LPE: Is software taking advantage of the hardware in a power-efficient way?
Rohatgi: Yes, and the ultimate example of that is the Android operating system. Even though it relies on Linux there are on-demand and five levels built into Linux that controls at the software level the CPU registers or SoC registers to shut down power. You’re already seeing that at the operating-system level.
Martin: It depends upon which software you’re talking about. At the OS level, where lots of apps are running, there may be commoditization happening. Down at the dataplane, where people use application-specific processors, you can argue that’s the infrastructure. People want extreme power efficiency and reliable continuously executing functionality. That’s the place where heterogeneous multiple processors really shine. It’s almost an infrastructure layer in a mobile device. So you see different solutions depending on what level of the device you’re talking about. We see a drive to more heterogeneity, too. Baseband wireless infrastructure works better with heterogeneous processors than trying to shove that onto a multicore device.
Neifert: That’s certainly what we’re seeing in our customer base. They want one processor to run the modem subsystem or the WiFi and partition that off. The last thing you want to do is wake the application processor all the time. The application processors are getting more complex so you can talk and play games at the same time and surf the Web. The application processor has to handle all of that. The application processor may be power efficient, but not as power efficient as one that just runs the radio or data transfer.
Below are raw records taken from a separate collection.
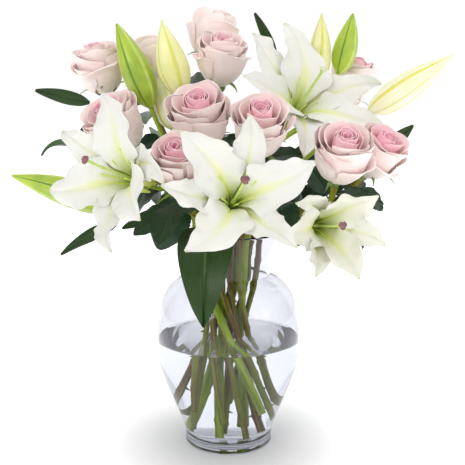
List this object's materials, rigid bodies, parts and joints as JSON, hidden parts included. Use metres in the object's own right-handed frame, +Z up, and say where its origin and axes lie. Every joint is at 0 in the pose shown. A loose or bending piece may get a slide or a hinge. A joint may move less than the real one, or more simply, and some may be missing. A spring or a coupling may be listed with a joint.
{
  "type": "lilies and roses in a vase",
  "caption": "Cut flower arrangement of open white lilies, lily buds and pale pink roses with dark leaves, standing in water in a clear glass urn-shaped vase.",
  "frame": {"origin": "The centre of the underside of the vase's foot, on the surface that it stands on.", "axes": "+Z is up along the vase's axis, and -Y is the side that the arrangement faces, with +X to its viewer's right."},
  "size_m": [0.441, 0.3183, 0.4594],
  "materials": {
    "clear_glass": "clear, polished, with a faint cool tint",
    "water": "clear still water",
    "lily_stem": "smooth green stem, satin",
    "pistil": "pale green, satin",
    "white_tepal": "white petal, soft sheen",
    "green_bud": "yellow-green bud, waxy",
    "pale_bud": "cream bud with yellow ridges, waxy",
    "pink_rose": "blush pink petal, velvety",
    "leaf": "dark green leaf, satin"
  },
  "bodies": {
    "root": {"vase": "clear_glass", "water": "water", "lily_1_stem": "lily_stem", "lily_1_pistil": "pistil", "lily_1_inner_tepal_1": "white_tepal", "lily_1_inner_tepal_2": "white_tepal", "lily_1_inner_tepal_3": "white_tepal", "lily_1_outer_tepal_1": "white_tepal", "lily_1_outer_tepal_2": "white_tepal", "lily_1_outer_tepal_3": "white_tepal", "lily_2_stem": "lily_stem", "lily_2_pistil": "pistil", "lily_2_inner_tepal_1": "white_tepal", "lily_2_inner_tepal_2": "white_tepal", "lily_2_inner_tepal_3": "white_tepal", "lily_2_outer_tepal_1": "white_tepal", "lily_2_outer_tepal_2": "white_tepal", "lily_2_outer_tepal_3": "white_tepal", "lily_3_stem": "lily_stem", "lily_3_pistil": "pistil", "lily_3_inner_tepal_1": "white_tepal", "lily_3_inner_tepal_2": "white_tepal", "lily_3_inner_tepal_3": "white_tepal", "lily_3_outer_tepal_1": "white_tepal", "lily_3_outer_tepal_2": "white_tepal", "lily_3_outer_tepal_3": "white_tepal", "lily_4_stem": "lily_stem", "lily_4_pistil": "pistil", "lily_4_inner_tepal_1": "white_tepal", "lily_4_inner_tepal_2": "white_tepal", "lily_4_inner_tepal_3": "white_tepal", "lily_4_outer_tepal_1": "white_tepal", "lily_4_outer_tepal_2": "white_tepal", "lily_4_outer_tepal_3": "white_tepal", "lily_bud_1": "green_bud", "lily_bud_2": "pale_bud", "lily_bud_3": "pale_bud", "lily_bud_4": "green_bud", "lily_bud_5": "pale_bud", "lily_bud_6": "green_bud", "lily_bud_7": "pale_bud", "rose_1": "pink_rose", "rose_2": "pink_rose", "rose_3": "pink_rose", "rose_4": "pink_rose", "rose_5": "pink_rose", "rose_6": "pink_rose", "rose_7": "pink_rose", "rose_8": "pink_rose", "rose_9": "pink_rose", "rose_10": "pink_rose", "rose_11": "pink_rose", "leaf_1": "leaf", "leaf_2": "leaf", "leaf_3": "leaf", "leaf_4": "leaf", "leaf_5": "leaf", "leaf_6": "leaf", "leaf_7": "leaf", "leaf_8": "leaf"}
  },
  "joints": []
}
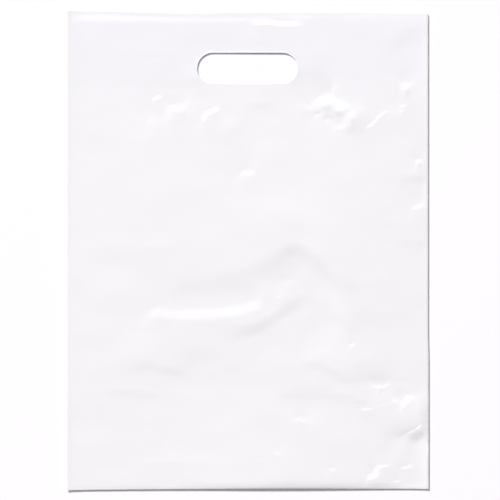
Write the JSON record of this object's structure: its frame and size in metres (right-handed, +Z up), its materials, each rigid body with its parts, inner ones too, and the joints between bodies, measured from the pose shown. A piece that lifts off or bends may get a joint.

LPE: Is it better to actually design a device with multiple processors or a single multicore processor?
Sherwani: When I was at Intel we believed it was the best processor ever developed. I never thought I would see ARM and x86 processors on the same device. We are not that far away right now—and I’m talking about having them on a single chip. Or it may be a MIPS or Tensilica core. Such processors will exist. We are very efficient these days about using power islands. We can put six or eight processors on a chip and we can put them to sleep when they’re not being used.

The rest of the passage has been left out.